Considering these effects, the city requested in 1991 that Orange County, which had the authority over the bridges at the time, remove

them from the master plan.

Based on this request, Costa Mesa, working with the county and

Fountain Valley, Newport and Huntington, started the Santa Ana River

Crossings study in 1993. After the initial study was completed, all

the cities adopted resolutions requesting the county continue to

examine the possibility of deleting the bridges from the master plan.

Everything was going fine among the cities until Fountain Valley

requested grant funds from the authority for preliminary and final

design of the Gisler Avenue bridge in December.

In response, the Costa Mesa City Council passed an emergency

resolution to fast-track a solution that would be amenable to all

parties.

The first part of the proposed blueprint is for city officials to

reiterate their opposition to the bridges.
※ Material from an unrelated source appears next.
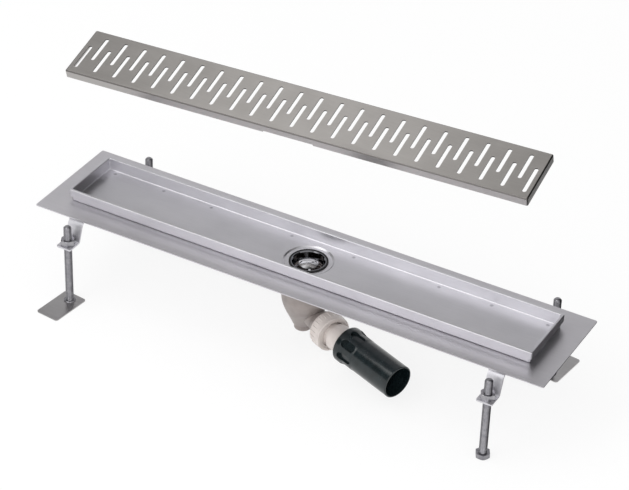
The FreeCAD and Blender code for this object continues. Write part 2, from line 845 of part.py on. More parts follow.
LEAF_TOP = "flange_level - flange_sheet - strap_drop"


def hexagon(sketch, across_flats):
    corners = []
    for number in range(6):
        turn = 60 * number
        corners.append((f"{across_flats} / sqrt(3) * cos({turn})", f"{across_flats} / sqrt(3) * sin({turn})"))
    outline(sketch, corners)


def ease_hex_corners(body, across_flats, height, upward):
    """Turns the corners of a hexagon off at one of its ends."""
    profile = new_sketch(body, "CornerCut" + ("Top" if upward else "Bottom"), "XZ_Plane")
    sign = "-" if upward else "+"
    outer = f"{across_flats} / sqrt(3) + 1"
    fall = f"({outer} - {across_flats} / 2) * tan(hex_chamfer_angle)"
    outline(profile, [
        (f"{across_flats} / 2", height),
        (outer, height),
        (outer, f"{height} {sign} {fall}"),
    ])
    bored(body, profile)


def make_strap(label, along, turn):
    """A bent strap that hangs from the flange and holds the rod in its level end."""
    body = new_body(label, along, 0, "flange_level - flange_sheet", turn)
    tail = f"{FLANGE_SIDE} - strap_hold"
    bend = f"{FLANGE_SIDE} - strap_bend_inset"
    foot = f"{bend} + strap_run"
    tip = f"{LEG_ACROSS} + strap_end_beyond_rod"
    shift = "strap_sheet * (sqrt(strap_run ^ 2 + strap_drop ^ 2) - strap_run) / strap_drop"
    profile = new_sketch(body, "Profile", "YZ_Plane")
    outline(profile, [
        (tail, 0),
        (bend, 0),
        (foot, "-strap_drop"),
        (tip, "-strap_drop"),
        (tip, "-strap_drop - strap_sheet"),
        (f"{foot} - {shift}", "-strap_drop - strap_sheet"),
        (f"{bend} - {shift}", "-strap_sheet"),
        (tail, "-strap_sheet"),
    ])
    piece = pad(body, profile, "strap_width", both=True)
    sheet_depth, drop = value("strap_sheet"), value("strap_drop")
    start, end = value(tail), value(tip)
    folds = (
        (0, "strap_bend_radius"),
        (-sheet_depth, "strap_bend_radius - strap_sheet"),
        (-drop - sheet_depth, "strap_foot_radius + strap_sheet"),
        (-drop, "strap_foot_radius"),
    )
    for height, radius in folds:

        def at_fold(edge):
            return level_at(edge, height) and start + 1 < edge.BoundBox.YMin == edge.BoundBox.YMax < end - 1

        piece = rounded(body, piece, at_fold, radius)
    rounded(body, piece, lambda edge: is_upright(edge) and is_off_axis(edge, end), "strap_corner_radius")
    hole = new_sketch(body, "RodHole", lift="-strap_drop")
    circle(hole, "rod_hole_radius", 0, LEG_ACROSS)
    pocket(body, hole, "2 * strap_sheet")


def make_leg_nut(label, along, across):
    body = new_body(label, along, across, LEAF_TOP)
    profile = new_sketch(body, "Hexagon")
    hexagon(profile, "nut_across_flats")
    circle(profile, "rod_radius")
    pad(body, profile, "nut_height")
    ease_hex_corners(body, "nut_across_flats", "nut_height", upward=True)
    ease_hex_corners(body, "nut_across_flats", "0", upward=False)


def make_leg_washer(label, along, across):
    top = "-strap_drop - strap_sheet"
    turned_piece(label, [
        ("rod_radius", f"{top} - washer_height"),
        ("washer_radius - washer_height / 3", f"{top} - washer_height"),
        ("washer_radius", f"{top} - washer_height * 2 / 3"),
        ("washer_radius", top),
        ("rod_radius", top),
    ], along, across, "flange_level - flange_sheet")


def rod_profile(foot):
    """Half the outline of a round rod that stands on foot and ends below the flange, with a blunt tip."""
    top = "flange_level - rod_top_below_flange"
    return [
        (0, foot),
        ("rod_radius", foot),
        ("rod_radius", f"{top} - rod_tip_chamfer"),
        ("rod_radius - rod_tip_chamfer", top),
        (0, top),
    ]


def make_bolt(label, along, across):
    """A levelling bolt that stands on its hexagon head."""
    body = turned_piece(label, rod_profile("head_height"), along, across, "0")
    head = new_sketch(body, "Head")
    hexagon(head, "head_across_flats")
    pad(body, head, "head_height")
    ease_hex_corners(body, "head_across_flats", "0", upward=False)


def make_stud_and_foot(corner, along, across, turn):
    """A threaded stud on a flat foot plate that reaches outwards."""
    turned_piece("leg_stud_" + corner, rod_profile("foot_plate_sheet"), along, across, "0")
    turned_piece("foot_collar_" + corner, [
        ("rod_radius", "foot_plate_sheet"),
        ("foot_collar_radius", "foot_plate_sheet"),
        ("foot_collar_radius", "foot_plate_sheet + foot_collar_height / 2"),
        ("foot_collar_radius - foot_collar_height / 2", "foot_plate_sheet + foot_collar_height"),
        ("rod_radius", "foot_plate_sheet + foot_collar_height"),
    ], along, across, "0")
    body = new_body("foot_plate_" + corner, along, across, "0", f"{turn} + foot_plate_turn")
    plate = new_sketch(body, "Plate")
    outer = "foot_plate_length - foot_plate_inner"
    rectangle(plate, "-foot_plate_width / 2", "foot_plate_width / 2", "-foot_plate_inner", outer)
    flat = pad(body, plate, "foot_plate_sheet")
    rounded(body, flat, is_upright, "foot_plate_corner_radius")


def make_legs():
    """Four legs: foot plates stand front left and back right, bolt heads on the other diagonal."""
    for depth_name, across, turn in (("front", "-" + LEG_ACROSS, 180), ("back", LEG_ACROSS, 0)):
        for side_name, along in (("left", "-" + LEG_ALONG), ("right", LEG_ALONG)):
            corner = f"{depth_name}_{side_name}"
            make_strap("leg_strap_" + corner, along, turn)
            make_leg_nut("leg_nut_" + corner, along, across)
            make_leg_washer("leg_washer_" + corner, along, across)
            if corner in ("front_left", "back_right"):
                make_stud_and_foot(corner, along, across, turn)
            else:
                make_bolt("leg_bolt_" + corner, along, across)


# Cover


def make_cover():
    """The slotted cover, folded down all round, with the middle of its top at the body's origin."""
    lift = "flange_level + cover_lift"
    body = new_body("cover", "cover_along", "cover_back", lift, "cover_turn", "cover_lean", "cover_tilt")
    length = f"({INNER_LENGTH} - 2 * cover_gap)"
    width = f"({INNER_WIDTH} - 2 * cover_gap)"
    slots = f"(floor(({length} - 2 * slot_margin) / slot_pitch) + 1)"
    block = new_sketch(body, "Block")
    centred_rectangle(block, length, width)
    folded = pad(body, block, "cover_height", down=True)
    corners = rounded(body, folded, is_upright, "cover_corner_radius")
    rounded(body, corners, lambda edge: level_at(edge, 0), "cover_edge_radius")
    hollow = new_sketch(body, "Hollow", lift="-cover_height")
    centred_rectangle(hollow, f"{length} - 2 * cover_sheet", f"{width} - 2 * cover_sheet")
    pocket(body, hollow, "cover_height - cover_sheet", up=True)
    notch = new_sketch(body, "Notch", "XZ_Plane")
    rectangle(notch, "-notch_width / 2", "notch_width / 2", "-cover_height - 1", "-cover_height + notch_height")
    pocket(body, notch, "channel_width", both=True)
    rows = (("Front", slots, "-slot_row_offset"), ("Back", f"({slots} - 1)", "slot_row_offset"))
    for row, count, across in rows:
        slot = new_sketch(body, row + "Slot")
        obround(slot, "slot_width", "slot_length", f"-slot_pitch * ({count} - 1) / 2", across)
        first = pocket(body, slot, "2 * cover_sheet")
        repeated(body, first, (slot, ["H_Axis"]), count, f"slot_pitch * ({count} - 1)")


make_channel_tray()
make_sealing_flange()
make_waste()
make_strainer()
make_trap_body()
make_trap_plug()
make_union_nut()
make_swivel_seal()
make_swivel_pipe()
make_spigot_adapter()
make_adapter_seal()
make_legs()
make_cover()
doc.recompute()


# Checks, then one STEP file for each piece


def check_features():
    """Stops if a feature failed, or if a cut took nothing away."""
    cuts = ("PartDesign::Pocket", "PartDesign::Groove", "PartDesign::SubtractiveLoft")
    for item in doc.Objects:
        if {"Invalid", "Error"} & set(item.State):
            raise RuntimeError(f"{item.Label} is {item.State}")
        if item.TypeId in cuts and item.Shape.Volume > item.BaseFeature.Shape.Volume - 0.1:
            raise RuntimeError(f"{item.Label} cuts nothing")


def write_pieces():
    os.makedirs("parts", exist_ok=True)
    for body in doc.findObjects("PartDesign::Body"):
        if body.Shape.isNull() or not body.Shape.isValid() or len(body.Shape.Solids) != 1:
            raise RuntimeError(f"{body.Label} is not one valid solid")
        body.Shape.exportStep(f"parts/{body.Label}.step")
        print(f"{body.Label}: {body.Shape.Volume / 1000:.2f} cm3")


check_features()
write_pieces()
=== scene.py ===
# %% [markdown]
# # A linear shower drain
#
# The drain is a long folded channel of stainless steel on a thin sealing flange. Its slotted cover is
# lifted off and floats above it, so that the channel, the chromed waste and the trap below all show.
# The solids come from the CAD model. This notebook gives them their finishes, cuts the threads of the
# legs, and sets up the light and the camera. Everything is in metres, with +Z up and the floor at zero.

# %% Load the frame
import math
import bmesh
import bpy
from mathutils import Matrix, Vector


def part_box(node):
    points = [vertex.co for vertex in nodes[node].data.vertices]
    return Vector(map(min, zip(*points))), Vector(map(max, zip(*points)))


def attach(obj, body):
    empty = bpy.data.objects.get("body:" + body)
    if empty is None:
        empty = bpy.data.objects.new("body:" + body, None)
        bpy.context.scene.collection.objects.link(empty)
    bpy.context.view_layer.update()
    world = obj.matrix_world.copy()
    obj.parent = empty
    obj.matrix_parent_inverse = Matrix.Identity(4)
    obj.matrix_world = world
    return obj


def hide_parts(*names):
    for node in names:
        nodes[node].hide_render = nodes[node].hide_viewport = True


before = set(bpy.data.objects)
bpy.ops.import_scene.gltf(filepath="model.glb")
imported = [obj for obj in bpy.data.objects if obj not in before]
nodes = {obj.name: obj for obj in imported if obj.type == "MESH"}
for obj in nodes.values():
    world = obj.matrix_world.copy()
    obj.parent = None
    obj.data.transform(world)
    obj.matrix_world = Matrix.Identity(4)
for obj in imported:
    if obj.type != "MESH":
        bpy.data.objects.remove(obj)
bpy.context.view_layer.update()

MM = 0.001

# %% [markdown]
# ## Colours, nodes and places
#
# A colour that a person reads off a screen is in sRGB, and the renderer works in linear light. One
# function turns a hex code from the first into the second. A second function adds a node to a tree,
# sets its options and joins its inputs, so that a material reads as a short list of nodes. A third
# gives a pattern the point on the piece in millimetres, so that its scale is a real size.

# %% Helpers for every material


def linear(code):
    """The linear colour of an sRGB hex code such as #B2B0AE."""
    shares = [int(code[place:place + 2], 16) / 255 for place in (1, 3, 5)]
    return tuple(s / 12.92 if s <= 0.04045 else ((s + 0.055) / 1.055) ** 2.4 for s in shares) + (1.0,)


def add(tree, kind, inputs=None, **settings):
    """Adds a node.

    inputs maps an input's name or number to a value, to another node's output, or to another node, which
    stands for its first output. settings are the node's own options.
    """
    made = tree.nodes.new(kind)
    for name, value in settings.items():
        setattr(made, name, value)
    for name, value in (inputs or {}).items():
        if isinstance(value, bpy.types.Node):
            value = value.outputs[0]
        if isinstance(value, bpy.types.NodeSocket):
            tree.links.new(value, made.inputs[name])
        else:
            made.inputs[name].default_value = value
    return made


def new_material(name, **shader_inputs):
    """A material with one principled shader. Returns the material, its tree and the shader."""
    material = bpy.data.materials.new(name)
    material.use_nodes = True
    tree = material.node_tree
    shader = tree.nodes["Principled BSDF"]
    for socket, value in shader_inputs.items():
        shader.inputs[socket.replace("_", " ")].default_value = value
    return material, tree, shader


def millimetres(tree, stretch=(1, 1, 1)):
    """The point on the piece in millimetres, divided by stretch along each axis."""
    point = add(tree, "ShaderNodeTexCoord").outputs["Object"]
    scale = [1 / (share * MM) for share in stretch]
    return add(tree, "ShaderNodeMapping", {"Vector": point, "Scale": scale})


print("a mid grey, #808080, is", round(linear("#808080")[0], 3), "in linear light")

# %% [markdown]
# ## Stainless steel sheet
#
# The channel, the flange and the cover are folded from 1.5 mm sheet of 304 stainless steel. The channel
# and the cover are ground with a belt, and its grit leaves fine parallel scratches a few hundredths of a
# millimetre apart. The flange keeps the smoother skin of the rolling mill. The eye sees a soft grey
# metal whose highlights are drawn out along the sheet. Such scratches are too fine for the picture, so
# they are drawn about two millimetres wide and tens of millimetres long. They vary the roughness and
# tip the surface a little. A slow cloud changes the colour by a shade. Thin sheet is also never quite
# flat: it swells by a tenth or two of a millimetre every hundred millimetres or so, which bends what it
# reflects into broad light and dark bands.

# %% Stainless steel

CLOUD_SIZE = (70, 40, 40)
CLOUD_SHARE = 0.65
SWELL_SIZE = (150, 60, 60)
SCRATCH_DEPTH = 0.02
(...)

Although one of the steps

is keeping the bridges on the plan for now, city officials want all

the affected cities to ignore the construction of the bridges when

making long-term planning studies, developments and land use

assumptions.

Staff examined three alternatives: retain both bridges on the

master plan indefinitely; delete the bridges from the master plan;

and delete the bridges and build two other bridges. The first bridge

would connect Garfield Avenue at its eastern end to the southbound

San Diego Freeway and connect the northbound San Diego Freeway with

Garfield, leaving Gisler Avenue unchanged. The second bridge would

connect 17th Street in Costa Mesa to Brookhurst Street in Huntington

Beach at a point north of Banning Avenue from Bluff Road.